The real homerun with this game, however, is the absolutely insane story - a kid with “skull” in his name is now even scarier than his already terrifying name, he turns you into a wood creature thing, and then hits a town with a moon. How could such a weird premise be not just playable, but believable? The same as every good story: the characters. The characters are all alternate reality versions of those found in Ocarina, with the same personalities but now with more history. Some of these people are in hilarious positions when compared with their previous roles, such as a former dungeon boss now giving boat tours through a swamp. The inhabitants of this world have full, developed lives that you can impact, and you’re motivated to do it so that you can receive masks from the citizens which help you do various tasks such as seeing invisible ninjas, sprinting quickly, or just straight-up dancing (holds up even more). Even the villain is quickly revealed to have a heartbreaking reason to be who he is, and you can help him too. And therein lies the coup de grâce: the dark tone doesn’t just exist for a power fantasy or adolescent tendencies - it exists because the world IS a terrible place unless you do everything you can to make it better. And you CAN make it better. Even writing that sentence now hits me where I feel it.

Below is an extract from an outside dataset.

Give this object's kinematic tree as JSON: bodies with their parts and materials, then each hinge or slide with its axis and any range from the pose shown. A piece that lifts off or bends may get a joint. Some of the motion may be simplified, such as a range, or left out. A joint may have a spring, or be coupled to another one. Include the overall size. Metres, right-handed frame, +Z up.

And look, is it perfect? No. But Majora’s Mask is old enough to be your drinking buddy, and none of them are perfect either. Its one major failing (we’re looking at you, time resets) isn’t nearly enough to warrant skipping it. The story and characters alone are worth the jaunt, but then you have a system that only improves on one of the greatest games of all time, making it stand the test of time even better than said original.

You should play it again. It holds up.